Data listing
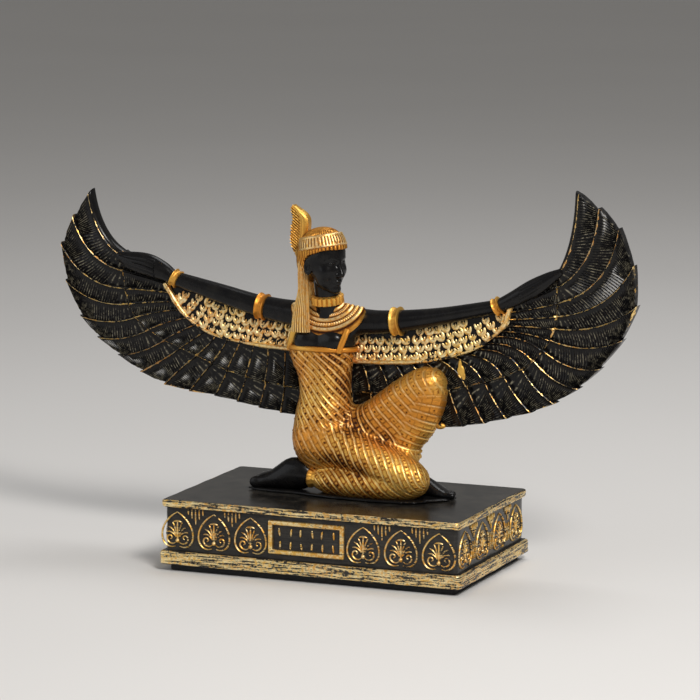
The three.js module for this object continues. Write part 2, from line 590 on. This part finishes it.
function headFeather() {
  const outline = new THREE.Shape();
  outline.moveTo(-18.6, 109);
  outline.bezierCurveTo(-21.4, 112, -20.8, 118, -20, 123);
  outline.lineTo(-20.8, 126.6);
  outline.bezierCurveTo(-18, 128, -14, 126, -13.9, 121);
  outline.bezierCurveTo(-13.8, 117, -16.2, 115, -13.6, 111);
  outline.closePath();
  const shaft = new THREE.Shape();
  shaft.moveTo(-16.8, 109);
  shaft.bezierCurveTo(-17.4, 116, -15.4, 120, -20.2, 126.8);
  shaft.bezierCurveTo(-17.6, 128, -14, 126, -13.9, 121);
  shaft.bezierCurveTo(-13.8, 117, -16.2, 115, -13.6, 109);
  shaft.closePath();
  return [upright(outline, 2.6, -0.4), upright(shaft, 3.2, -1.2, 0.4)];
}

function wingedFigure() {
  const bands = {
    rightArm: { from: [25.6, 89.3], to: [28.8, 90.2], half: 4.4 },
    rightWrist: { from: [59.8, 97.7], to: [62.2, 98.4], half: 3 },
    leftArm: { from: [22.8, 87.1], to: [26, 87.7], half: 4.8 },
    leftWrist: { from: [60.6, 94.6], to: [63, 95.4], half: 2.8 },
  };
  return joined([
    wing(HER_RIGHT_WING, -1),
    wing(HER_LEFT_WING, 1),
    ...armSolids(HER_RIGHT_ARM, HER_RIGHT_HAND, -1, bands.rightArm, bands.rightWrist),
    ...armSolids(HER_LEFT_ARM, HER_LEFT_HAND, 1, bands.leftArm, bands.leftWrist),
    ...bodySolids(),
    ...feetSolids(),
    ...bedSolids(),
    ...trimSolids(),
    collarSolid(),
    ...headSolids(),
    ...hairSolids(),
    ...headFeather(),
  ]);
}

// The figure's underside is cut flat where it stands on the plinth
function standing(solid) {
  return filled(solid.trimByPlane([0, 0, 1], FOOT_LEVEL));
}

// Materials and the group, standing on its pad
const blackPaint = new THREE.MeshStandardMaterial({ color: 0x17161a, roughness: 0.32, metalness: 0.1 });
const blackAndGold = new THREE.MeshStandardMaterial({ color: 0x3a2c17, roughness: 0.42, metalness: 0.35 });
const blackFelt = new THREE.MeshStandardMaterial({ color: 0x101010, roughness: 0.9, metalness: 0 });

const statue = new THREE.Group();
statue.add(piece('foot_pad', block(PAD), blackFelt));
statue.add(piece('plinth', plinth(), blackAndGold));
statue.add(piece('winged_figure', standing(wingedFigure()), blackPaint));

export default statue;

* * *

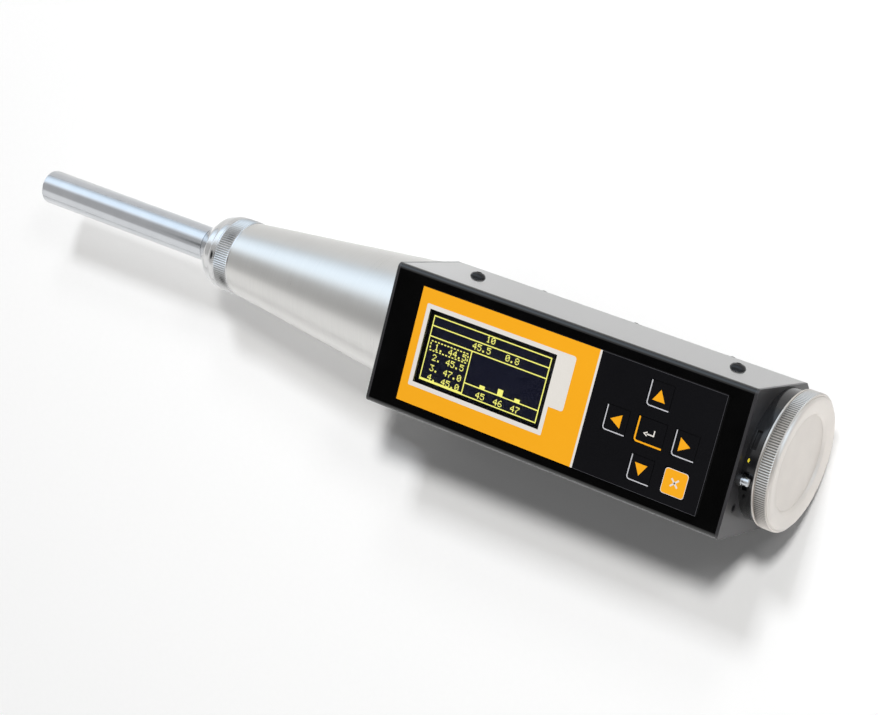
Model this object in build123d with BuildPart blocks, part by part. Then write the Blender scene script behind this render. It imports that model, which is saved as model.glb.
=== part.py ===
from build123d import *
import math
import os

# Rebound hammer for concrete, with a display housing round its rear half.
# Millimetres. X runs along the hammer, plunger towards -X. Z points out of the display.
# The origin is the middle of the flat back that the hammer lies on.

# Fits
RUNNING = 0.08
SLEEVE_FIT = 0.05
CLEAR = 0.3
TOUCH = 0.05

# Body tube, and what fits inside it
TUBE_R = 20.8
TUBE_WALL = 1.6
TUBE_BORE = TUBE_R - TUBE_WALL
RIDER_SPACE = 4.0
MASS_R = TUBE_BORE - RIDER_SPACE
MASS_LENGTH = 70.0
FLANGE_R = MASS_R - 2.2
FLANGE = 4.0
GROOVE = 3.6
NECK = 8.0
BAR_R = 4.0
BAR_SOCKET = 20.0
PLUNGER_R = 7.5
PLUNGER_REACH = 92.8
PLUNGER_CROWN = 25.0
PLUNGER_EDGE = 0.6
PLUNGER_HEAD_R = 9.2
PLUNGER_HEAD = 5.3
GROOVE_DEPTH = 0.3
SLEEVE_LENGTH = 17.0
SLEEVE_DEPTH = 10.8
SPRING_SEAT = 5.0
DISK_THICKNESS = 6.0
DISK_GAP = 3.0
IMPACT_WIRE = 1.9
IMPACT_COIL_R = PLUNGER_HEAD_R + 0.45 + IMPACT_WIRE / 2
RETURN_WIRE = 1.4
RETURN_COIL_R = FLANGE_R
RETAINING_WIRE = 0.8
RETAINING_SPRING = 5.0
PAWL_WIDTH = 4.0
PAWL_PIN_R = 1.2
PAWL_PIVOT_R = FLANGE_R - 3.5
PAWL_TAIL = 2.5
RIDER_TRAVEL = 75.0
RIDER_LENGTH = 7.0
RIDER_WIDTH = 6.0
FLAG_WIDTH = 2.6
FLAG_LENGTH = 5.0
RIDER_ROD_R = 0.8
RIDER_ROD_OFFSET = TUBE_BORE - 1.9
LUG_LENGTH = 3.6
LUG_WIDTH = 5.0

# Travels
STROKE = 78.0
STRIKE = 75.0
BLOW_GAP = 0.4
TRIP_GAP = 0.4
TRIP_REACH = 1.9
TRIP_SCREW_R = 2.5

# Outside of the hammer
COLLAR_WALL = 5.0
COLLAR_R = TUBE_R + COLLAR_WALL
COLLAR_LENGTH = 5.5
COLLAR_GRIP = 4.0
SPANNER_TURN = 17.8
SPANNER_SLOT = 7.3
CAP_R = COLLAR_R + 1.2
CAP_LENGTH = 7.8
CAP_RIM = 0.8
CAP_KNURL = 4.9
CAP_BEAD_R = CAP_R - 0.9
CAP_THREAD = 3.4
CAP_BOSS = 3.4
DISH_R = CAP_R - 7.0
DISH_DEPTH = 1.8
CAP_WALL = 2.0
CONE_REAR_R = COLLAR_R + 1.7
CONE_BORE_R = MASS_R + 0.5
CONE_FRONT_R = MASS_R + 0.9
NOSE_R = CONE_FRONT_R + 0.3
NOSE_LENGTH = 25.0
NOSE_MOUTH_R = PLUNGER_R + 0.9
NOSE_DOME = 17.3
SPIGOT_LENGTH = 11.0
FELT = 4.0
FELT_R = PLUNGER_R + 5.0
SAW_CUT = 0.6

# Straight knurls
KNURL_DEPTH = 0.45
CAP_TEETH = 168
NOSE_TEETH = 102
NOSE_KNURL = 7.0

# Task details
Reproduce verbatim only the segment of the listing bounded by the line containing "Model this object" and the line containing "TOUCH = 0.05", with both boundary lines included.

# Exercise output
Model this object in build123d with BuildPart blocks, part by part. Then write the Blender scene script behind this render. It imports that model, which is saved as model.glb.
=== part.py ===
from build123d import *
import math
import os

# Rebound hammer for concrete, with a display housing round its rear half.
# Millimetres. X runs along the hammer, plunger towards -X. Z points out of the display.
# The origin is the middle of the flat back that the hammer lies on.

# Fits
RUNNING = 0.08
SLEEVE_FIT = 0.05
CLEAR = 0.3
TOUCH = 0.05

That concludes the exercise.